I move:—
"That a Select Committee to be nominated by the Committee of Selection be set up forthwith with power to review the cases of all prisoners who claim that their cases arise out of the civil war or apart from strictly legal considerations have a political aspect and to recommend to the Executive Council the release of such prisoners."
We have not put down this motion suddenly, but because of every other method having failed. This question of the prisoners was raised when the Executive Council were nominated. It was raised on several other occasions in the Dáil, and at another time a deputation from this side of the House waited on the Minister for Justice and put various cases before him. Some of these cases—and I will briefly recite them—we contend, are of a purely political character. As to others of them, we say that the sentences imposed were excessive, in so far as there was an acute political feeling in existence at the time, and that because certain people with the Republican point of view may have committed some offences which we cannot perhaps contend were purely political, that the sentences imposed on them were imposed by tribunals which felt they were carrying out the policy of the Executive, that is, a vendetta against all the people with Republican views in the country. It was quite clear in some of the cases I refer to that at the time there was a political vendetta.

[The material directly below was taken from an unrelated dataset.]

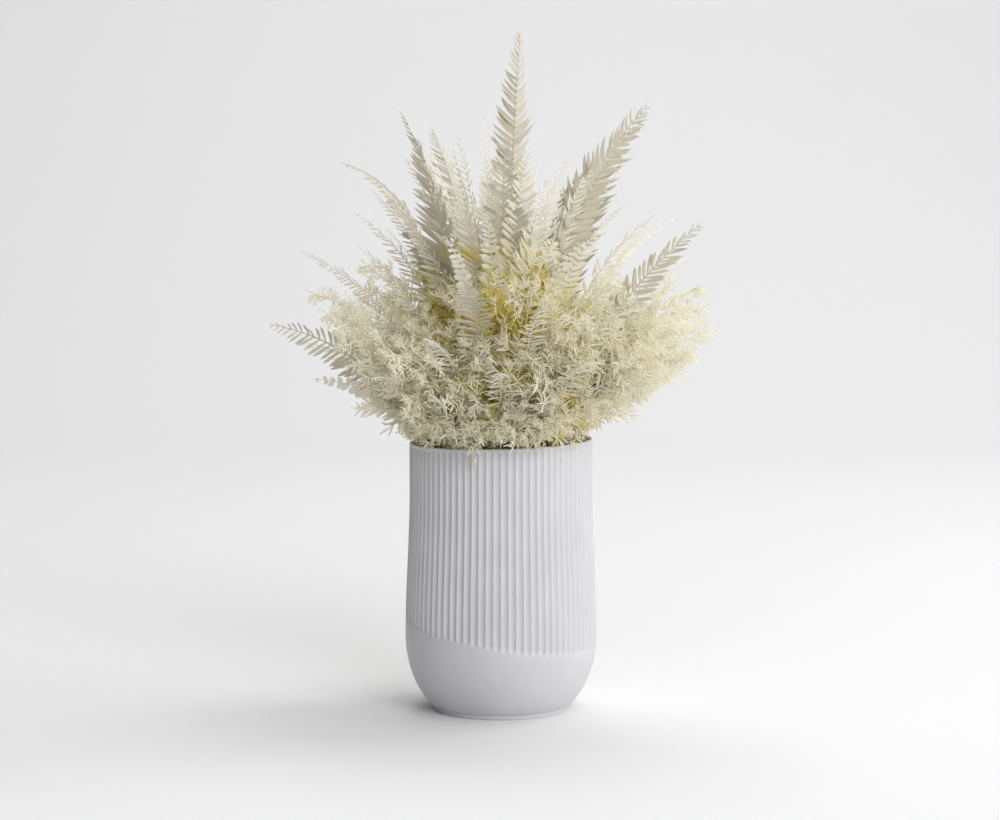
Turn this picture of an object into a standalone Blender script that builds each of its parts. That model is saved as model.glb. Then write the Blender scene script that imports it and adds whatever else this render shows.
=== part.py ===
"""A bleached fern arrangement in a tall fluted ceramic pot, in metres, +Z up, front towards -Y.

The pot stands on its flat base at the origin. A foam plug is wedged in its neck under a layer of
moss, and carries everything that grows: twelve wired fern fronds, each a pick, a bendable stem and
a pressed leaf, and one-piece moulded sprays that fill the dome between them.
"""

import math

import bmesh
import bpy
from mathutils import Matrix, Vector
from mathutils.geometry import interpolate_bezier

# Pot
POT_HEIGHT = 0.242
BELLY_RADIUS = 0.086
BELLY_HEIGHT = 0.066
BOWL_CENTRE_RADIUS = 0.030  # the bowl is an elliptical arc about this radius
NECK_RADIUS = 0.082
NECK_DEPTH = 0.042  # the straight neck, measured down from the rim
FOOT_RADIUS = 0.062
FOOT_HEIGHT = 0.0045
FOOT_STEP = 0.0014
POT_EDGE = 0.0012  # rounding of the foot and the rim
WALL = 0.0045
LIP = 0.0030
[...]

I cannot get any milder phrase to describe it. I do not think any milder phrase would describe it accurately, at any rate. We had it at the time when people prominent on the Government Benches were going round the country, talking about extermination and so on, and the wiping out of people who had certain political views; it was in that atmosphere that some of those sentences were imposed, and whatever may be said about the independence of the judiciary, and so on, the independent and impartial administration of law in this country—whatever may be mouthed about that—I think that anybody who thinks impartially or looks impartially at the position in the particular cases I have referred to will have no difficulty in coming to the conclusion that those sentences reflect a partisan spirit which is in keeping with what I call the vendetta that had been given voice to by prominent political leaders on the Government side during those times. We put a number of cases before the Minister for Justice in our interview with him, and I do not think that there has been any result so far. We put the facts clearly, as we were informed, and without any exaggeration, without any embellishments or anything else of that sort, and claimed, as a right, that those sentences should be reviewed. That is what we ask in this House this evening: that the House should decide, in the light of the cases we will put before them, whether or not the Committee asked for in the motion should be set up to review those sentences. It may be said that there are very few cases that would come under review. I will cite just a few of them with reference to which I hope to be able to give some facts. There are prisoners also, and I think it is relevant to mention it, in respect of whom, it might be urged at the moment, something should be done. Those are prisoners detained in British jails and in, perhaps, the Northern jails also. There are some prisoners where, we contend, the offences were partly political. Something should be done to have those cases inquired into or representations made with a view to having them dealt with.
The first case, I think, we put before the Minister for justice in the interview was that of McPeake. McPeake was arrested, I think, in November, 1923, and sentenced to six years' imprisonment. At the time of his arrest he was attached to the Republican Army. He was charged with bringing an armoured car over to the Republicans. Now, I fail to see, in respect to his case, how anybody can contend that that was not a political offence, and why his case was excluded from the amnesty was something that requires explanation. When the people on this side of the House get control of the reins of government I do not think they have any intention whatever of taking action against people who deserted from the Republican Army in the time of the trouble, and there were numerous desertions. I think the main case against McPeake was that he had, according to the Government, deserted from the Free State Army. A good portion of that sentence has been put in. At any rate I will wait to see what case the Minister for Justice can put forward for the continuing of that sentence, or why he would not consider a review necessary.
There is the case of John Hogan, of Clare, which was also mentioned to the Minister for Justice. It may be contended perhaps that his offence was not purely political, but the act which he committed was committed while he was on duty in the Republican Army. He was sentenced to death and it was afterwards communted to penal servitude for life.
There was the case of John Downey, of Galway, for raids on police barracks in 1922. He was arrested in 1923 and sentenced to ten years penal servitude. There is Mat Hughes, arrested for the same offence in 1925 and sentenced to three years. There is the case of Kavanagh, arrested in 1922 for a raid on a post office van and sentenced to seven years. Now, as was explained by the deputation which waited on the Minister for Justice, Kavanagh was the victim of an agent provocateur named Hardy. Hardy apparently arranged the raid, got this man Kavanagh to believe it was an official I.R.A. raid, and when he appeared at the post office, believing Hardy was the party in authority, the party to receive instructions or orders from, he found he was confronted with members of the Free State Army, or C.I.D., and was arrested. Another case is that of George Gilmore. He was arrested on the 11th November, 1926, and sentenced to two years, and surely if there ever was a case in which there should be review it is this one, unless perhaps we can assume that the people on the other side of the House have so entirely changed the views that we believed they once held. The principal charge against him was that he had dared to do a thing that I remember some people on the Government benches would applaud one time as a very good thing and a national thing to do: that was to dare to challenge the right of the Union Jack to float in this country.